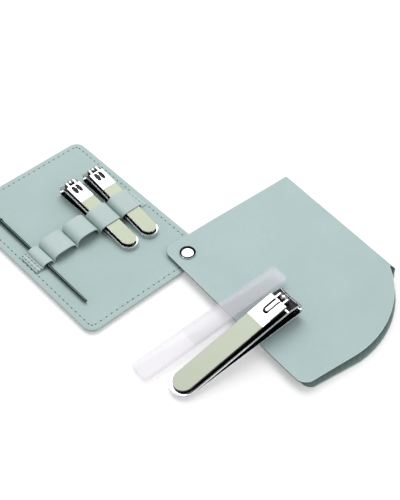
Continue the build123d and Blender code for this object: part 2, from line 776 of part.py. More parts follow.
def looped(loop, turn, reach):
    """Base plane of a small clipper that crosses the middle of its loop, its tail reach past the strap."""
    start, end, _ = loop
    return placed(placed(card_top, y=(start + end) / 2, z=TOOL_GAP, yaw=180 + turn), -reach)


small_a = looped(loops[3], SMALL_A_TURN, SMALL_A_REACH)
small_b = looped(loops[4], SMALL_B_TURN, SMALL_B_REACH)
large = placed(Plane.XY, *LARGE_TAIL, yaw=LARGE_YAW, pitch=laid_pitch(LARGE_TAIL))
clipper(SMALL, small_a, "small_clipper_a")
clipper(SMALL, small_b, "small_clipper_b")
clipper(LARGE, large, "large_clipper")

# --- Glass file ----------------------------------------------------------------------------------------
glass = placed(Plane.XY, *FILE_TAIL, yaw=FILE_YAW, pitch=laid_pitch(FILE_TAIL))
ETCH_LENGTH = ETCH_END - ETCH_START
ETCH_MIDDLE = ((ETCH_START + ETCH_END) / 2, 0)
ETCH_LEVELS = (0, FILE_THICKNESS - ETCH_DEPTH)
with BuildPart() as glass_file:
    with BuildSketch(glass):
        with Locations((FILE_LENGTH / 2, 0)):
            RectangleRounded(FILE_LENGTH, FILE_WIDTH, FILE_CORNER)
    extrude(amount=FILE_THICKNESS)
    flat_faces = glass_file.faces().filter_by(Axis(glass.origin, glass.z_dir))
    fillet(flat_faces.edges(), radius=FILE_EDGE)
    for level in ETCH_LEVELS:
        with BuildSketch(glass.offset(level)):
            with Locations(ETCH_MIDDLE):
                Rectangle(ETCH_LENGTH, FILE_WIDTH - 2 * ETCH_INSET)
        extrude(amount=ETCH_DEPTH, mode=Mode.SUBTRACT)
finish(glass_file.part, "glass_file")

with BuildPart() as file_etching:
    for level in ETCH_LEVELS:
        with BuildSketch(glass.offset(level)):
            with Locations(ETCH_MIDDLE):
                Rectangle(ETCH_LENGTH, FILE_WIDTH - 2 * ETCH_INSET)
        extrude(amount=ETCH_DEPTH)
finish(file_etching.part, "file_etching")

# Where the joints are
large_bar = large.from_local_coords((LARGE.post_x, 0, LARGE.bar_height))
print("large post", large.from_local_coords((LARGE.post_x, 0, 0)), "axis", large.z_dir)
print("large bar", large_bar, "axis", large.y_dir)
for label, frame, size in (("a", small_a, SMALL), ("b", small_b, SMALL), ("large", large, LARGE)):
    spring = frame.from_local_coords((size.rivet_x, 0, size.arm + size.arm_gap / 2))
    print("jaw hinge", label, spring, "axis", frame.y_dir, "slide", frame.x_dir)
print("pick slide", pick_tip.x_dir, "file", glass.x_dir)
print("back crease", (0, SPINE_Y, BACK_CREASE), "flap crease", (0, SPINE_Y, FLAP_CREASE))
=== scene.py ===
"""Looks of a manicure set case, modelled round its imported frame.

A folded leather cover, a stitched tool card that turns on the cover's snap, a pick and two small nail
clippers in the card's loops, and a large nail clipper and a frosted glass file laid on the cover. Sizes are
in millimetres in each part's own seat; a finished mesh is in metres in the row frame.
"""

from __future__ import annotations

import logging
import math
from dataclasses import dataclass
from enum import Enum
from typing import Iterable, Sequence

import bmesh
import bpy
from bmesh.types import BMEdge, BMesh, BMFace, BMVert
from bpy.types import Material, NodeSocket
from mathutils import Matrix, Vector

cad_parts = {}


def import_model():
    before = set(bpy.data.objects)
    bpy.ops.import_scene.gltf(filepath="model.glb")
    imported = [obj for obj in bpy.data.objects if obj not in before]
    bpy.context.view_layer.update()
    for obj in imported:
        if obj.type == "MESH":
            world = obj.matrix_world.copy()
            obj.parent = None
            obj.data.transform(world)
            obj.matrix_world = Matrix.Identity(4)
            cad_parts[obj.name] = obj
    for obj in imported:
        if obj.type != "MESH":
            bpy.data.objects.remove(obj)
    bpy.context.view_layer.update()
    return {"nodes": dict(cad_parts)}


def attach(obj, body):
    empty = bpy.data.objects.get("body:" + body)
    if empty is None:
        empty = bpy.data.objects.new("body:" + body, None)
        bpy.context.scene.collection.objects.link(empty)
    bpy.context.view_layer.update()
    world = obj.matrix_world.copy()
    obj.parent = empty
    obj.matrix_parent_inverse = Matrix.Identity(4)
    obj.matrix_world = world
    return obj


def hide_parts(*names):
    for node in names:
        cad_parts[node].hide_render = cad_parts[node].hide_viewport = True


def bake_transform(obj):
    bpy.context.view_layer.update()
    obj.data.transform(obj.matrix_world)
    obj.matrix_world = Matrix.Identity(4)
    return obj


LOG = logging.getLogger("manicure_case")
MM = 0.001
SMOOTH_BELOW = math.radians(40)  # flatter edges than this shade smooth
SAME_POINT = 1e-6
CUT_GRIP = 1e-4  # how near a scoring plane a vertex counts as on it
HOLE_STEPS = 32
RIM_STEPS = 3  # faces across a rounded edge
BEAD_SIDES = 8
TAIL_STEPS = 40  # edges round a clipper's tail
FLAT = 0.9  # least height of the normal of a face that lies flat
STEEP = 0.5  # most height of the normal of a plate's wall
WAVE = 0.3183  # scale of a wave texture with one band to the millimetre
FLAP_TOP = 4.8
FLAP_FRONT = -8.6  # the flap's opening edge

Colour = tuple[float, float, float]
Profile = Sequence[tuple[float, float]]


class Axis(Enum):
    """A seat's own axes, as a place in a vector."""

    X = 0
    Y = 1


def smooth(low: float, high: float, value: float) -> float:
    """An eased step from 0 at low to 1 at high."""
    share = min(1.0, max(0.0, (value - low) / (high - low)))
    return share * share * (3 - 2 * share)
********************
* **GIVEN REQUEST**
Please set down the whole listing above without altering a single line.

* **REPLY**
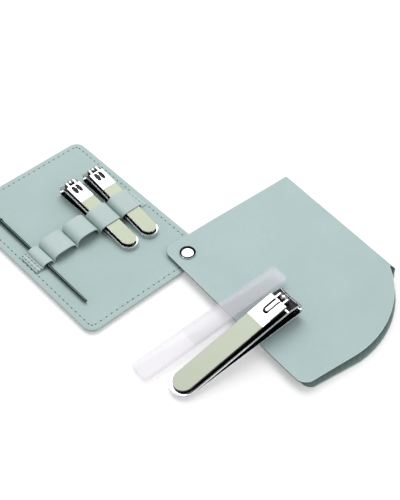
Continue the build123d and Blender code for this object: part 2, from line 776 of part.py. More parts follow.
def looped(loop, turn, reach):
    """Base plane of a small clipper that crosses the middle of its loop, its tail reach past the strap."""
    start, end, _ = loop
    return placed(placed(card_top, y=(start + end) / 2, z=TOOL_GAP, yaw=180 + turn), -reach)


small_a = looped(loops[3], SMALL_A_TURN, SMALL_A_REACH)
small_b = looped(loops[4], SMALL_B_TURN, SMALL_B_REACH)
large = placed(Plane.XY, *LARGE_TAIL, yaw=LARGE_YAW, pitch=laid_pitch(LARGE_TAIL))
clipper(SMALL, small_a, "small_clipper_a")
clipper(SMALL, small_b, "small_clipper_b")
clipper(LARGE, large, "large_clipper")

# --- Glass file ----------------------------------------------------------------------------------------
glass = placed(Plane.XY, *FILE_TAIL, yaw=FILE_YAW, pitch=laid_pitch(FILE_TAIL))
ETCH_LENGTH = ETCH_END - ETCH_START
ETCH_MIDDLE = ((ETCH_START + ETCH_END) / 2, 0)
ETCH_LEVELS = (0, FILE_THICKNESS - ETCH_DEPTH)
with BuildPart() as glass_file:
    with BuildSketch(glass):
        with Locations((FILE_LENGTH / 2, 0)):
            RectangleRounded(FILE_LENGTH, FILE_WIDTH, FILE_CORNER)
    extrude(amount=FILE_THICKNESS)
    flat_faces = glass_file.faces().filter_by(Axis(glass.origin, glass.z_dir))
    fillet(flat_faces.edges(), radius=FILE_EDGE)
    for level in ETCH_LEVELS:
        with BuildSketch(glass.offset(level)):
            with Locations(ETCH_MIDDLE):
                Rectangle(ETCH_LENGTH, FILE_WIDTH - 2 * ETCH_INSET)
        extrude(amount=ETCH_DEPTH, mode=Mode.SUBTRACT)
finish(glass_file.part, "glass_file")

with BuildPart() as file_etching:
    for level in ETCH_LEVELS:
        with BuildSketch(glass.offset(level)):
            with Locations(ETCH_MIDDLE):
                Rectangle(ETCH_LENGTH, FILE_WIDTH - 2 * ETCH_INSET)
        extrude(amount=ETCH_DEPTH)
finish(file_etching.part, "file_etching")

# Where the joints are
large_bar = large.from_local_coords((LARGE.post_x, 0, LARGE.bar_height))
print("large post", large.from_local_coords((LARGE.post_x, 0, 0)), "axis", large.z_dir)
print("large bar", large_bar, "axis", large.y_dir)
for label, frame, size in (("a", small_a, SMALL), ("b", small_b, SMALL), ("large", large, LARGE)):
    spring = frame.from_local_coords((size.rivet_x, 0, size.arm + size.arm_gap / 2))
    print("jaw hinge", label, spring, "axis", frame.y_dir, "slide", frame.x_dir)
print("pick slide", pick_tip.x_dir, "file", glass.x_dir)
print("back crease", (0, SPINE_Y, BACK_CREASE), "flap crease", (0, SPINE_Y, FLAP_CREASE))
=== scene.py ===
"""Looks of a manicure set case, modelled round its imported frame.

A folded leather cover, a stitched tool card that turns on the cover's snap, a pick and two small nail
clippers in the card's loops, and a large nail clipper and a frosted glass file laid on the cover. Sizes are
in millimetres in each part's own seat; a finished mesh is in metres in the row frame.
"""

from __future__ import annotations

import logging
import math
from dataclasses import dataclass
from enum import Enum
from typing import Iterable, Sequence

import bmesh
import bpy
from bmesh.types import BMEdge, BMesh, BMFace, BMVert
from bpy.types import Material, NodeSocket
from mathutils import Matrix, Vector

cad_parts = {}


def import_model():
    before = set(bpy.data.objects)
    bpy.ops.import_scene.gltf(filepath="model.glb")
    imported = [obj for obj in bpy.data.objects if obj not in before]
    bpy.context.view_layer.update()
    for obj in imported:
        if obj.type == "MESH":
            world = obj.matrix_world.copy()
            obj.parent = None
            obj.data.transform(world)
            obj.matrix_world = Matrix.Identity(4)
            cad_parts[obj.name] = obj
    for obj in imported:
        if obj.type != "MESH":
            bpy.data.objects.remove(obj)
    bpy.context.view_layer.update()
    return {"nodes": dict(cad_parts)}


def attach(obj, body):
    empty = bpy.data.objects.get("body:" + body)
    if empty is None:
        empty = bpy.data.objects.new("body:" + body, None)
        bpy.context.scene.collection.objects.link(empty)
    bpy.context.view_layer.update()
    world = obj.matrix_world.copy()
    obj.parent = empty
    obj.matrix_parent_inverse = Matrix.Identity(4)
    obj.matrix_world = world
    return obj


def hide_parts(*names):
    for node in names:
        cad_parts[node].hide_render = cad_parts[node].hide_viewport = True


def bake_transform(obj):
    bpy.context.view_layer.update()
    obj.data.transform(obj.matrix_world)
    obj.matrix_world = Matrix.Identity(4)
    return obj


LOG = logging.getLogger("manicure_case")
MM = 0.001
SMOOTH_BELOW = math.radians(40)  # flatter edges than this shade smooth
SAME_POINT = 1e-6
CUT_GRIP = 1e-4  # how near a scoring plane a vertex counts as on it
HOLE_STEPS = 32
RIM_STEPS = 3  # faces across a rounded edge
BEAD_SIDES = 8
TAIL_STEPS = 40  # edges round a clipper's tail
FLAT = 0.9  # least height of the normal of a face that lies flat
STEEP = 0.5  # most height of the normal of a plate's wall
WAVE = 0.3183  # scale of a wave texture with one band to the millimetre
FLAP_TOP = 4.8
FLAP_FRONT = -8.6  # the flap's opening edge

Colour = tuple[float, float, float]
Profile = Sequence[tuple[float, float]]


class Axis(Enum):
    """A seat's own axes, as a place in a vector."""

    X = 0
    Y = 1


def smooth(low: float, high: float, value: float) -> float:
    """An eased step from 0 at low to 1 at high."""
    share = min(1.0, max(0.0, (value - low) / (high - low)))
    return share * share * (3 - 2 * share)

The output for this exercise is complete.